Banksy Calais migrant crisis mural painted over because house 'needed renovation'
"The wall was in a very bad state" explained the owner of the building in the French town.
The owner of a building in Calais, France, has painted over a mural by British artist Bansky – as his house needed renovation.
The mural was a version of iconic painting The Raft of the Medusa by Théodore Géricault. Bansky had given it a refugee theme to highlight the migration crisis that has seen hundreds of thousands of people reaching European countries to flee wars and poverty in recent years.
Calais was home to a refugee camp known as "The Jungle", which closed in October 2016. The encampment made headlines worldwide during the peak of the refugee crisis in 2015, as thousands of people temporarily settled in Calais, most of whom hoped to continue their journey to the UK.
Thousands of them were forcibly evicted. In July 2017, Human Rights Watch released a report accusing French police of committing rights abuses against evicted migrants and asylum seekers, some of whom are now living on the streets in and around Calais.
Banksy's work can sell for millions of pounds, but Georges Lagouge said the wall of his house where the elusive artist had stencilled "was in a very bad state".
Local authorities had put plexiglass around the artwork to protect it. However, it has already been sprayed over.
"You couldn't see the ship on the horizon any more," Lagouge told The Local.
"I would have been happy to have it [the mural] preserved but I contacted the town hall to ask them if they wanted to look after it and nobody got back to me," he said.
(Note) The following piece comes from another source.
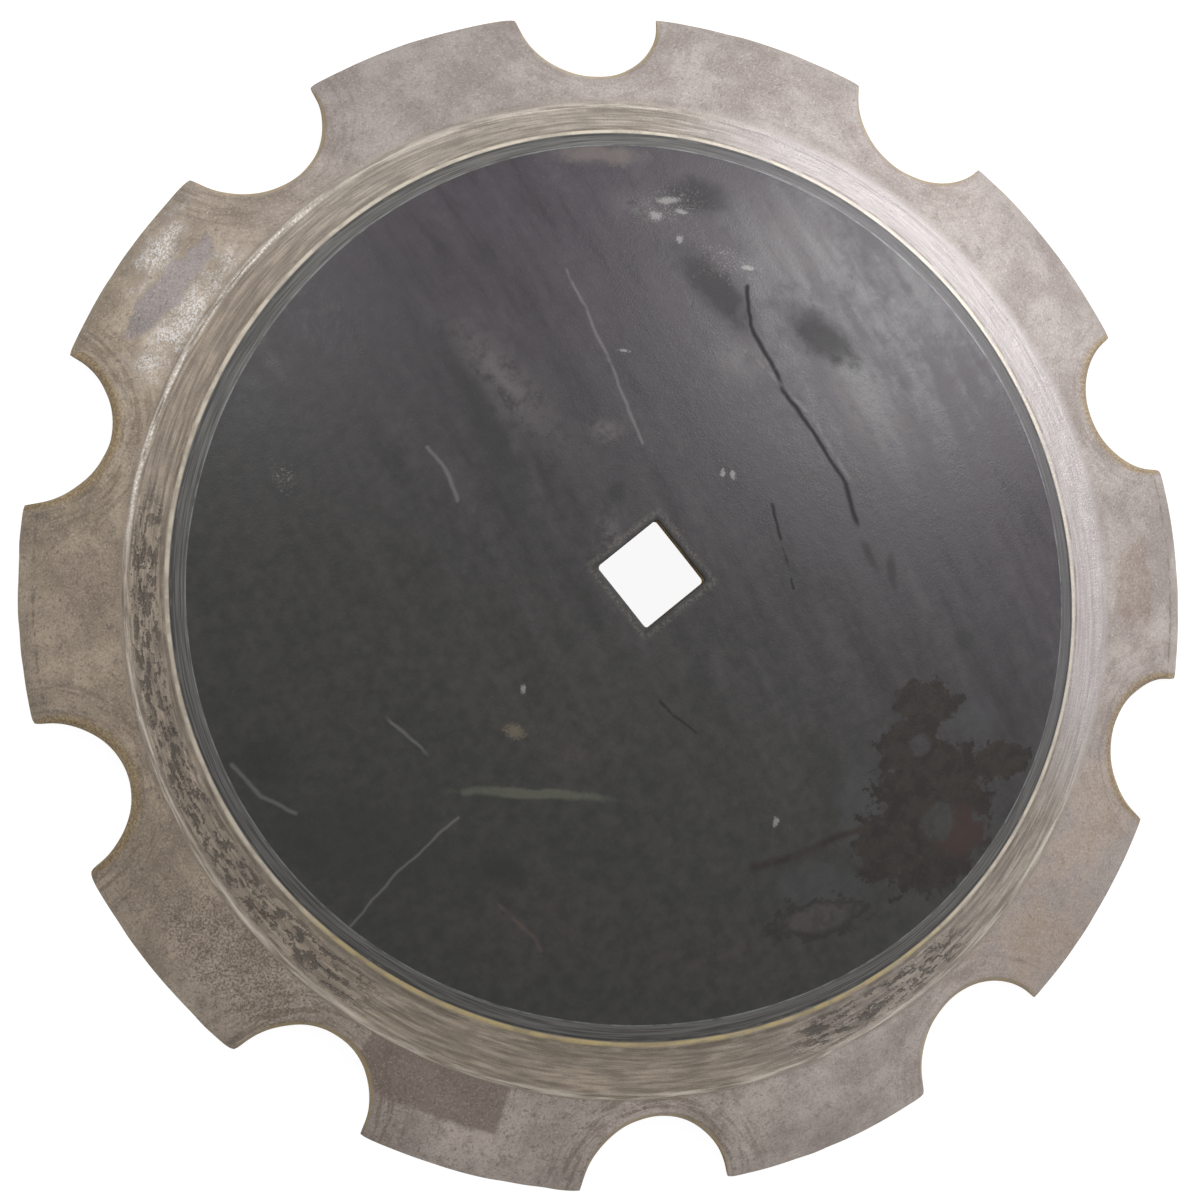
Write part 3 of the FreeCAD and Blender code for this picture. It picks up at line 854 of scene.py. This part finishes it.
def ring_colour(nodes, place, level, streaks, fine, sides):
    """The rings from the plate's edge to the ridge: the step with its fine threads, a line at its
    foot, and the hollowed band, smooth on the bright side and pitted on the soiled one. Painted
    highlights lie in it: a light line along the plate's edge, the pale line at the step's foot,
    a lighter step and band on the bright side, and a pale line with white glints along the
    ridge's crest. Gives the colour and the mask of the pits."""
    threads = ring_grain(nodes, place, level, 7.0, 1.5, 3.0)
    broken = ring_grain(nodes, place, level, 22.0, 0.12, 3.0)
    unlit = nodes.rest(sides["bright"])

    scaled = nodes.shade(threads, 0.3, 0.7, (62, 61, 59), (106, 104, 101))
    step = Coat(nodes, scaled)
    # Painted sheen: the step's colour is laid lighter and lilac on the bright side.
    step.lay((84, 81, 86), 0.5, sides["bright"])
    # Painted highlight: a thin light line along the plate's edge.
    edge = nodes.times(nodes.window(level, PLATE_EDGE - 0.6, PLATE_EDGE + 0.5, 0.5),
                       nodes.rise(broken, 0.35, 0.6))
    step.lay((132, 136, 138), 0.5, edge)
    groove = nodes.times(nodes.window(level, STEP_FOOT - 2.6, STEP_FOOT - 1.6, 0.5),
                         nodes.rise(broken, 0.3, 0.55))
    step.lay((42, 43, 44), 0.8, groove)

    fibre = nodes.rise(streaks, 0.32, 0.68)
    band = Coat(nodes, nodes.blend(fibre, tone(124, 115, 105), tone(164, 154, 144)))
    soiled = nodes.blend(fibre, tone(118, 104, 88), tone(166, 149, 128))
    band.lay(soiled, 0.55, sides["soiled"])
    # Painted highlight: the band's colour is laid lighter on the bright side.
    smooth_steel_highlight = nodes.blend(fibre, tone(160, 153, 153), tone(178, 171, 171))
    band.lay(smooth_steel_highlight, 0.85, sides["bright"])
    patchy = nodes.rise(ring_grain(nodes, place, level, 12.0, 0.12, 4.0), 0.42, 0.62)
    band.lay((112, 103, 95), 0.4, patchy, unlit)
    grooves = nodes.rise(ring_grain(nodes, place, level, 9.0, 0.7, 3.0), 0.6, 0.72)
    band.lay((86, 78, 70), 0.5, grooves, unlit)
    under = nodes.times(nodes.window(level, STEP_FOOT + 1.2, STEP_FOOT + 2.6, 0.6),
                        nodes.rise(broken, 0.35, 0.6))
    band.lay((98, 88, 74), 0.55, under)
    torn = nodes.plus(nodes.times(ring_grain(nodes, place, level, 34.0, 0.45, 6.0), 0.7),
                      nodes.times(fine, 0.3))
    pits = nodes.rise(torn, 0.49, 0.57)
    deep = nodes.times(pits, sides["pitted"],
                       nodes.window(level, STEP_FOOT + 4, RIDGE - 3, 2.5))
    band.lay((70, 64, 59), 0.75, deep)
    band.lay((90, 80, 70), 0.35, nodes.rise(fine, 0.52, 0.75), unlit)
    # Painted highlight: a pale line along the ridge's crest, off the bright side.
    crest = nodes.times(nodes.window(level, RIDGE - 1.6, RIDGE + 0.8, 0.9), fibre, unlit)
    band.lay((206, 196, 184), 0.7, crest)
    # Painted highlight: white glints on the crest.
    painted_crest_glints = nodes.times(crest, sides["crest_glint"], nodes.rise(fine, 0.45, 0.6))
    band.lay((236, 232, 228), 1.0, painted_crest_glints)

    colour = nodes.blend(nodes.rise(level, STEP_FOOT - 1.4, STEP_FOOT - 0.6), step.colour,
                         band.colour)
    # A pale line at the step's foot: a painted highlight along the step's edge, and a real yellow
    # on the yellow side.
    line = nodes.times(nodes.window(level, STEP_FOOT - 1.2, STEP_FOOT + 0.8, 0.45),
                       nodes.between(nodes.rise(broken, 0.4, 0.6), 0.45, 0.9))
    pale = nodes.blend(sides["yellow"], tone(196, 186, 170), tone(178, 160, 114))
    return nodes.blend(line, colour, pale), deep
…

"To sell it I would have either have had to sell the whole building or somehow cut out that section of the wall. It would have been too complicated," continued Lagouge, who rents out the building, but lives somewhere else.
Banksy, whose real identity is unknown, produced a total of three murals in Calais, all of refugee-themed images.
One of the two remaining pieces of work features Apple founder Steve Jobs carrying a computer and a bag with his belongings over his shoulder. The mural was defaced in spite of the fact Calais authorities had put a protective glass panel around it to preserve it.
The third – and most intact – stencil in Calais shows a child looking through a telescope, on top of which sits a vulture.